══ Data for the task ══
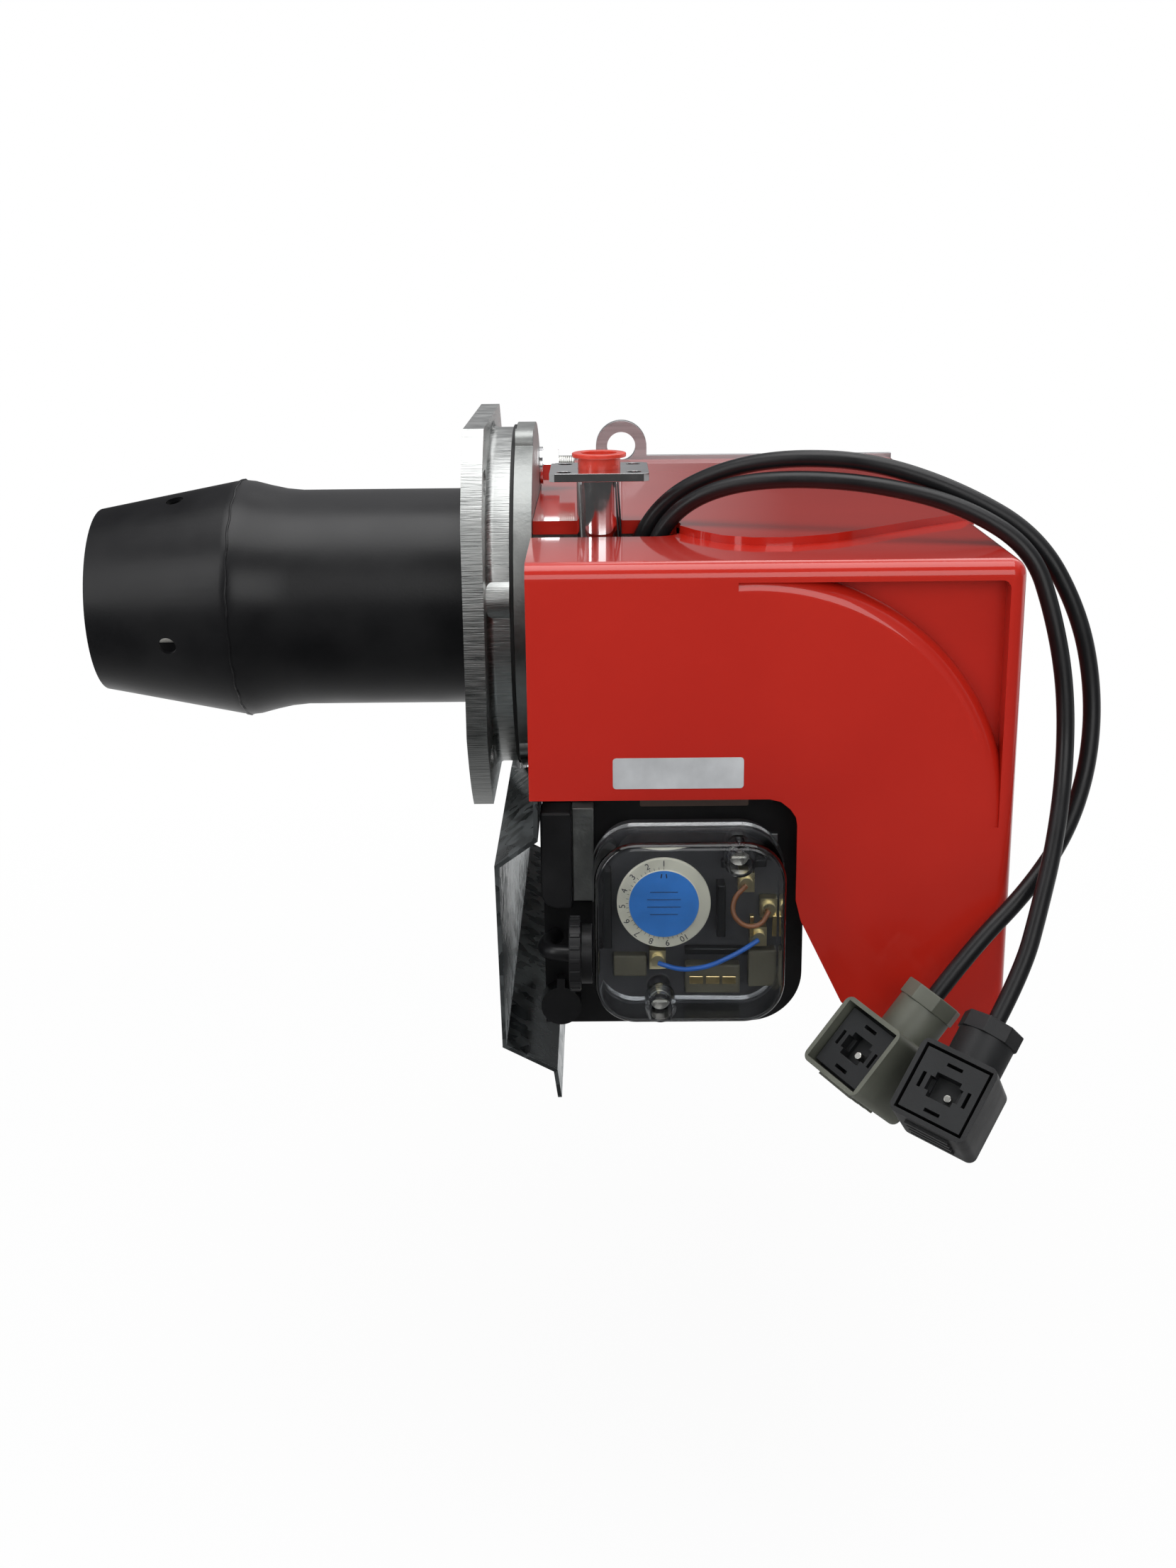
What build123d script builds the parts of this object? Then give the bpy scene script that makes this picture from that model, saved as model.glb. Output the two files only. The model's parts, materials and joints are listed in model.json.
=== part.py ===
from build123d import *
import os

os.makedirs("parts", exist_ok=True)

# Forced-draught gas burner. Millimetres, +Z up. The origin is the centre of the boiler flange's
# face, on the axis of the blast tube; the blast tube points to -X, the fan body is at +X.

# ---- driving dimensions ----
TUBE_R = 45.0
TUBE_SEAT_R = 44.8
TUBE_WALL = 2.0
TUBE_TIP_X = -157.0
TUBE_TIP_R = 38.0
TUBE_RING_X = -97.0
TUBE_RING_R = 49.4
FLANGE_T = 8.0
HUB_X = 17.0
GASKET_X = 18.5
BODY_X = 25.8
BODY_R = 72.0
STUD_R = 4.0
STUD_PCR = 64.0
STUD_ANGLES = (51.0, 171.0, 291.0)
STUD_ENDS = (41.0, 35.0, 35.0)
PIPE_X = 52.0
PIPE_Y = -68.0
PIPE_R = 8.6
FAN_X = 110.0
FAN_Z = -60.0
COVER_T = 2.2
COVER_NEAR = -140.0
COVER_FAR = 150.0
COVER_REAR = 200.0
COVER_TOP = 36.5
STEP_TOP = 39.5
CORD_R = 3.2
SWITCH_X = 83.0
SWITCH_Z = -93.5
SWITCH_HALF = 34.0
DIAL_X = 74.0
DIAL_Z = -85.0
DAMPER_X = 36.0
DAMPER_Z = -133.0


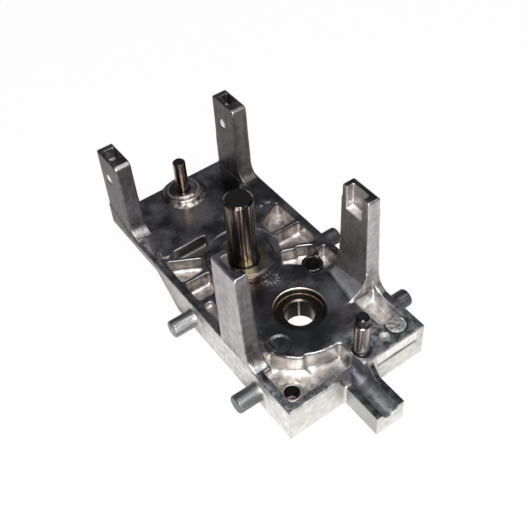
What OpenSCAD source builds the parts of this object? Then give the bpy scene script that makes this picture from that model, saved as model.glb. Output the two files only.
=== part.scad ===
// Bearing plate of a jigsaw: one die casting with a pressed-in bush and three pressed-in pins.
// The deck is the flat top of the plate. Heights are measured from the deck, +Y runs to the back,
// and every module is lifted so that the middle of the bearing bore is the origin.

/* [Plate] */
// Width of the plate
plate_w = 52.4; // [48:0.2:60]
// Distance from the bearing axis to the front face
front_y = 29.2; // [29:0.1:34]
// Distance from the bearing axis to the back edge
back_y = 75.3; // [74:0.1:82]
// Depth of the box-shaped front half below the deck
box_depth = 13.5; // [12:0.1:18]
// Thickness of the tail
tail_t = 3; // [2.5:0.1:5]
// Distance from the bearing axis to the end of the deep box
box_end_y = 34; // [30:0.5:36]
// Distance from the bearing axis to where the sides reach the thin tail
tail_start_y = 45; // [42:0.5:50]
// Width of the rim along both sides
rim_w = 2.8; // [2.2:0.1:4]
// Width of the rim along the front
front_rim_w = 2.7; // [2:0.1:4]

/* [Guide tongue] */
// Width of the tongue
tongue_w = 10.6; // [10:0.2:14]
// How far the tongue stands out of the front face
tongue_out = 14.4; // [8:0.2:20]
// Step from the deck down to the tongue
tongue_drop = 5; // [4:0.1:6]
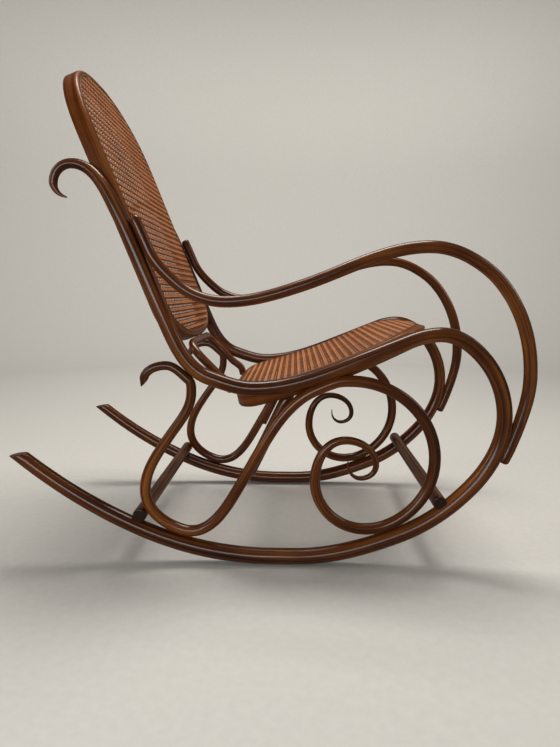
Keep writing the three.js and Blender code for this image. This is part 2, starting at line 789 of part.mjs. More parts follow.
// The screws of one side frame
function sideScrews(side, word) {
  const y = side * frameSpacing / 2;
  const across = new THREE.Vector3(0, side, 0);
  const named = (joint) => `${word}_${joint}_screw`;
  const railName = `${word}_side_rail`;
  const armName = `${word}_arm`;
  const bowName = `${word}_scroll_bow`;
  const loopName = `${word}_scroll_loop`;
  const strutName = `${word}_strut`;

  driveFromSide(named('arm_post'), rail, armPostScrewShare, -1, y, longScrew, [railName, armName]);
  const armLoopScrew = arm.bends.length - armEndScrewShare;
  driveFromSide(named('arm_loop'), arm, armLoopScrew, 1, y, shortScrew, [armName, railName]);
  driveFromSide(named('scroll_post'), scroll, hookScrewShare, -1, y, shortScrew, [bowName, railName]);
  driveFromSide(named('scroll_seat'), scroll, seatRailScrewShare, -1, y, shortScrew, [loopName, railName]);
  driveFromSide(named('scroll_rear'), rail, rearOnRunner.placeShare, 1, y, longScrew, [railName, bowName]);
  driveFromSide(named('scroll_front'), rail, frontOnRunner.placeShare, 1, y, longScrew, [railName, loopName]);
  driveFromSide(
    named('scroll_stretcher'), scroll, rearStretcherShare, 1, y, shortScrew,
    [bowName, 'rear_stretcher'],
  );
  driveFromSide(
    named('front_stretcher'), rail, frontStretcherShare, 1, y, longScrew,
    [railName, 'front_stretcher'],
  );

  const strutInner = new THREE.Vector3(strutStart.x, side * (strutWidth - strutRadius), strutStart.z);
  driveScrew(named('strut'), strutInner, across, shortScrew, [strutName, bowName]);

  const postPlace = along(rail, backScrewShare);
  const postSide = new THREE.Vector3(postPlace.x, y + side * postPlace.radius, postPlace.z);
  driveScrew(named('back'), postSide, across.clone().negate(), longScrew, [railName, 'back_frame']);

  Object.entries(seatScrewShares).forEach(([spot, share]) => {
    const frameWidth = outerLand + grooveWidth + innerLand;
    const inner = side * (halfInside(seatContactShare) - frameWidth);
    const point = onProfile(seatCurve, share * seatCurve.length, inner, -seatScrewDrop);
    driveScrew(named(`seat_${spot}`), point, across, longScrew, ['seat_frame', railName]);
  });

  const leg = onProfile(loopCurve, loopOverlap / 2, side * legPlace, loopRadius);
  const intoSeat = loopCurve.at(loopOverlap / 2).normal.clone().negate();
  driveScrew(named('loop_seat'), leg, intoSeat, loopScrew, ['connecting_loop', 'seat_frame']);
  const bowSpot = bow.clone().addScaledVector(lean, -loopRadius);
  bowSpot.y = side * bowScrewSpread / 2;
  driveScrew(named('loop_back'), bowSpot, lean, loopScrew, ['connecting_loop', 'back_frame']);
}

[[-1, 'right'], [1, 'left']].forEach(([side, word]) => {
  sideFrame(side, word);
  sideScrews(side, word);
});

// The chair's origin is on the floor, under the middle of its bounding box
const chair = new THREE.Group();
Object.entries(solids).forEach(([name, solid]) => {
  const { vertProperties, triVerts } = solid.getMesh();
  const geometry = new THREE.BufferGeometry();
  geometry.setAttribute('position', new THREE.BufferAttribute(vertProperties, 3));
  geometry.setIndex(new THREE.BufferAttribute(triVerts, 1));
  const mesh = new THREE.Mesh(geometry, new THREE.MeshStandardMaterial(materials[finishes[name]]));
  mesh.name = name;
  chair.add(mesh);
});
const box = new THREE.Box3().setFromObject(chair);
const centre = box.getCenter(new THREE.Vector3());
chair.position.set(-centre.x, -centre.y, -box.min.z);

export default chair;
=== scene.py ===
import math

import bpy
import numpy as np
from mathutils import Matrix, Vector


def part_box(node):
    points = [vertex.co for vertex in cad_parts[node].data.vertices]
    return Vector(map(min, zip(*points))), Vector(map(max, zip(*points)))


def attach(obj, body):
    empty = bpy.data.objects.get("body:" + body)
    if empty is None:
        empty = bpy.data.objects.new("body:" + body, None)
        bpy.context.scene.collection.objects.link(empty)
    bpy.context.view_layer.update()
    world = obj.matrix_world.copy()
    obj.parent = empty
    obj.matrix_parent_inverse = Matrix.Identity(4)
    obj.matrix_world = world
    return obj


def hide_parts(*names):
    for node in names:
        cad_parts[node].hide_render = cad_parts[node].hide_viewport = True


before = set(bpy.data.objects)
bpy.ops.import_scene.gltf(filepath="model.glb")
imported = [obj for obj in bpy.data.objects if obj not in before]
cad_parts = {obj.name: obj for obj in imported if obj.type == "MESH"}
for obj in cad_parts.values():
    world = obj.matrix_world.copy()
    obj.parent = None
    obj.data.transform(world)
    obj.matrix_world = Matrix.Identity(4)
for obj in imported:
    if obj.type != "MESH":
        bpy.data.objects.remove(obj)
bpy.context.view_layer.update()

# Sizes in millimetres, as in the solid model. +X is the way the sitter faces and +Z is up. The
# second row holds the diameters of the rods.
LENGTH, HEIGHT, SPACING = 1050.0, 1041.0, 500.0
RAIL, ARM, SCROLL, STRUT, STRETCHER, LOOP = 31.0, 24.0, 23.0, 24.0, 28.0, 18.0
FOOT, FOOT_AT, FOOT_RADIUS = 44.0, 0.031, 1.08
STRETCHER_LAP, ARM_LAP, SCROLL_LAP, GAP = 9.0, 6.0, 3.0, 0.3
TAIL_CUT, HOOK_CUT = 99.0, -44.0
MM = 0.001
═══
Quote only the lines from the one containing "bpy.data.objects.remove(obj)" through the final line of the records, with both ends included.

- Task output -
        bpy.data.objects.remove(obj)
bpy.context.view_layer.update()

# Sizes in millimetres, as in the solid model. +X is the way the sitter faces and +Z is up. The
# second row holds the diameters of the rods.
LENGTH, HEIGHT, SPACING = 1050.0, 1041.0, 500.0
RAIL, ARM, SCROLL, STRUT, STRETCHER, LOOP = 31.0, 24.0, 23.0, 24.0, 28.0, 18.0
FOOT, FOOT_AT, FOOT_RADIUS = 44.0, 0.031, 1.08
STRETCHER_LAP, ARM_LAP, SCROLL_LAP, GAP = 9.0, 6.0, 3.0, 0.3
TAIL_CUT, HOOK_CUT = 99.0, -44.0
MM = 0.001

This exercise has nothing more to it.